## WHAT YOU ARE ASKED TO DO
Quote the lines that run from the line containing "Assembly: carry handle" down to the line containing "record = json.load(file)". Include both of those lines, reproduce each exactly, and omit everything else.

## DATA SHOWN
________________________________________

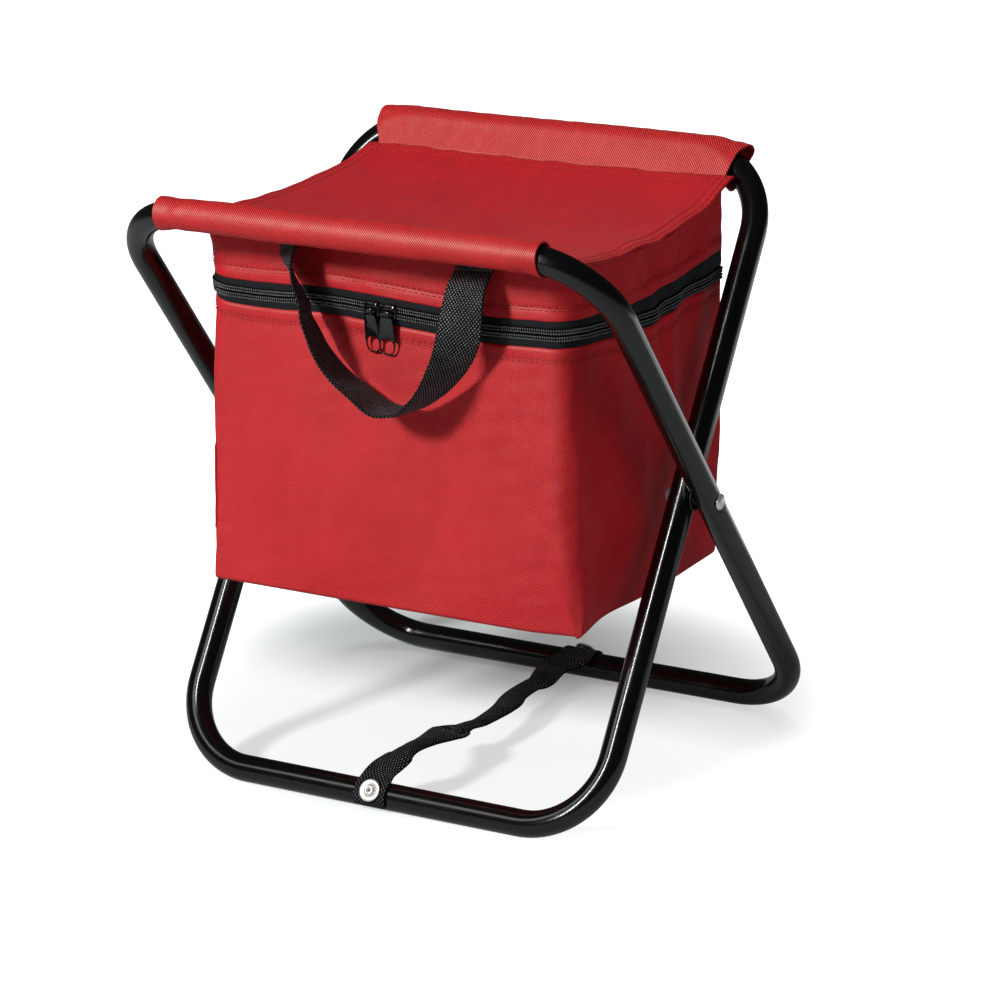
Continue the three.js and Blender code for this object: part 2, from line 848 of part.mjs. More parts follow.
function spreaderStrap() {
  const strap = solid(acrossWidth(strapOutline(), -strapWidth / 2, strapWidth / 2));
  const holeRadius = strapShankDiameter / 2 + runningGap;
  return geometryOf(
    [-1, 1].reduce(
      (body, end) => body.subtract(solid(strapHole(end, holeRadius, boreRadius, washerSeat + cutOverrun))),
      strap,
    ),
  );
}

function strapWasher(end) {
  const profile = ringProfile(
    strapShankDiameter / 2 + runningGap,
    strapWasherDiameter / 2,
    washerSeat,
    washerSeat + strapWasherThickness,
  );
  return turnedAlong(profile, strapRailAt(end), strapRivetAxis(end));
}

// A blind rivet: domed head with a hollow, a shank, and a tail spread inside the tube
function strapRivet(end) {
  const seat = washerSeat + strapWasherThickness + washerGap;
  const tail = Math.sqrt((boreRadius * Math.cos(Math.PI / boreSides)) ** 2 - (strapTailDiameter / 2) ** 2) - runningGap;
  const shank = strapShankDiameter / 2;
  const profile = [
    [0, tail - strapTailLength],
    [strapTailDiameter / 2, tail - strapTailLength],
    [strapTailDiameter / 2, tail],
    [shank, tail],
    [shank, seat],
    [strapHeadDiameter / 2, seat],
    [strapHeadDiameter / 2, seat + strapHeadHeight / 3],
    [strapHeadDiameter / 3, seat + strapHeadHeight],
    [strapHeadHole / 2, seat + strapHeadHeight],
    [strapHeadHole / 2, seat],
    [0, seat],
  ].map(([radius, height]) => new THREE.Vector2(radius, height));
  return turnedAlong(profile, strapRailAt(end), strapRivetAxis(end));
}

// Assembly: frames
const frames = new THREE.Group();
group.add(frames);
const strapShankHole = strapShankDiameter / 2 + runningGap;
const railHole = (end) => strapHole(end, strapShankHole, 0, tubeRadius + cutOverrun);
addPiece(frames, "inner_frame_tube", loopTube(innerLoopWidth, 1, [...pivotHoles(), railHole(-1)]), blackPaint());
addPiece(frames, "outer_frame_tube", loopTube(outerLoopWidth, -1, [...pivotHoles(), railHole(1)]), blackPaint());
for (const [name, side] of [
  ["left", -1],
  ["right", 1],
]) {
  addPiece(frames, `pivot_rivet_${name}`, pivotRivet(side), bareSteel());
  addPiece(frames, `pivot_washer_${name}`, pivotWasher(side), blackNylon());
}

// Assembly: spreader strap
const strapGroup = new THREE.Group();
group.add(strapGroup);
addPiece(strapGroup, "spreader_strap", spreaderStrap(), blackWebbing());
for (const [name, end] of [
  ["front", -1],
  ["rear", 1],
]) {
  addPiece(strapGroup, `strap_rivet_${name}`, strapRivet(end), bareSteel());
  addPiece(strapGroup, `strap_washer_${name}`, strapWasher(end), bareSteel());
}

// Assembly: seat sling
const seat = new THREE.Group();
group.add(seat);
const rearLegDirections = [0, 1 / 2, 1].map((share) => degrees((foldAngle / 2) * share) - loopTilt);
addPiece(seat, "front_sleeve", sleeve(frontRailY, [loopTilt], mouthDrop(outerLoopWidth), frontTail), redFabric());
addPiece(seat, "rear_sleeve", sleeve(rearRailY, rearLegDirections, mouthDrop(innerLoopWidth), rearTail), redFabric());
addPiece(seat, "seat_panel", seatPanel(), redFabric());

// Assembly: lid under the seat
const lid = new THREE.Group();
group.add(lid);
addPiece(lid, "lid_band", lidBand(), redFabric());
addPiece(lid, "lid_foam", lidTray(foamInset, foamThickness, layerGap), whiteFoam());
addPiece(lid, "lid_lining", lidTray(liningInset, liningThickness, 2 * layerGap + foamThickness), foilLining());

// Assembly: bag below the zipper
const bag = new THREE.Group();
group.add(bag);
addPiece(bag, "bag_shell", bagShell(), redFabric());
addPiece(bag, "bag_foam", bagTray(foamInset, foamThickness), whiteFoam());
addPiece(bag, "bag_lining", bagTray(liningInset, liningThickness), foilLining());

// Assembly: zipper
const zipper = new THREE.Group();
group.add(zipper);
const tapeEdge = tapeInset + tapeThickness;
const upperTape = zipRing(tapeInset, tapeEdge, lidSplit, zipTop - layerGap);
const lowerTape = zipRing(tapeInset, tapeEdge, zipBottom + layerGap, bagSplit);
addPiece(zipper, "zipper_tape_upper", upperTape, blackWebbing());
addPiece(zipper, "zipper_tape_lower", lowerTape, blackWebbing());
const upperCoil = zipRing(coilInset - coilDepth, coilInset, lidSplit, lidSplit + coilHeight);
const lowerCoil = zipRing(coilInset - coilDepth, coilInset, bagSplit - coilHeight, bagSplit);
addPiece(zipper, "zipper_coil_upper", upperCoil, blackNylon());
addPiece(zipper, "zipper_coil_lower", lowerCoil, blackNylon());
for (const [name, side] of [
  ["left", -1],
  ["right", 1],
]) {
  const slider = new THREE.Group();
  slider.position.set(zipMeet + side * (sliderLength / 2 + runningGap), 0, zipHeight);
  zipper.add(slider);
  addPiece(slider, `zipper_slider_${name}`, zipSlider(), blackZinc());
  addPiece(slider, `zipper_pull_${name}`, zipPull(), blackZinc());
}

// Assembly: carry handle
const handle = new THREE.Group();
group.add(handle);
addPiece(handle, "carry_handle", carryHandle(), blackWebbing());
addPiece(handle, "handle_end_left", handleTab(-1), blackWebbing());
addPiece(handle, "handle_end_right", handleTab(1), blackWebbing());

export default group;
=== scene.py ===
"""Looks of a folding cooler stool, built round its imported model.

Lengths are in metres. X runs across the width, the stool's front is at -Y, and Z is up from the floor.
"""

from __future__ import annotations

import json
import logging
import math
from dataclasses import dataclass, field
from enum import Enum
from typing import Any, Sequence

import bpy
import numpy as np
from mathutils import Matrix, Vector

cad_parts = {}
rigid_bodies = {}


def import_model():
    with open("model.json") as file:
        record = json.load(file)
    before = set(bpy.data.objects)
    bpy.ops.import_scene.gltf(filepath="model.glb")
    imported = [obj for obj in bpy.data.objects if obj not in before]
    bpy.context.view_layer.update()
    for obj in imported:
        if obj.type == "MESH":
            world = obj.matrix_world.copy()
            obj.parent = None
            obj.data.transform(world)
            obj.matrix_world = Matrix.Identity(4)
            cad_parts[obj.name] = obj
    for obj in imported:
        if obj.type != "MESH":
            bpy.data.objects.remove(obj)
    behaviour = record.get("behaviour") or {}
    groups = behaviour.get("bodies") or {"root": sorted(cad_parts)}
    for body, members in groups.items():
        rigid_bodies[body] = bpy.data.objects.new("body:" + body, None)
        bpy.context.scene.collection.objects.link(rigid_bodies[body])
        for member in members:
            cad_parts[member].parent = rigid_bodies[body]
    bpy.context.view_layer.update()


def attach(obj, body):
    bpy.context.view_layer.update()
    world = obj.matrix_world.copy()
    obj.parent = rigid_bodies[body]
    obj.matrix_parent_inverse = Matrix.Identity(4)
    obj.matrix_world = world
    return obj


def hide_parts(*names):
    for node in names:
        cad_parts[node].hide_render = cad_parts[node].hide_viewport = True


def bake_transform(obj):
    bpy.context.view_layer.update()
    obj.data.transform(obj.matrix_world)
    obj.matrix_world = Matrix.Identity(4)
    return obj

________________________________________

## RESPONSE
// Assembly: carry handle
const handle = new THREE.Group();
group.add(handle);
addPiece(handle, "carry_handle", carryHandle(), blackWebbing());
addPiece(handle, "handle_end_left", handleTab(-1), blackWebbing());
addPiece(handle, "handle_end_right", handleTab(1), blackWebbing());

export default group;
=== scene.py ===
"""Looks of a folding cooler stool, built round its imported model.

Lengths are in metres. X runs across the width, the stool's front is at -Y, and Z is up from the floor.
"""

from __future__ import annotations

import json
import logging
import math
from dataclasses import dataclass, field
from enum import Enum
from typing import Any, Sequence

import bpy
import numpy as np
from mathutils import Matrix, Vector

cad_parts = {}
rigid_bodies = {}


def import_model():
    with open("model.json") as file:
        record = json.load(file)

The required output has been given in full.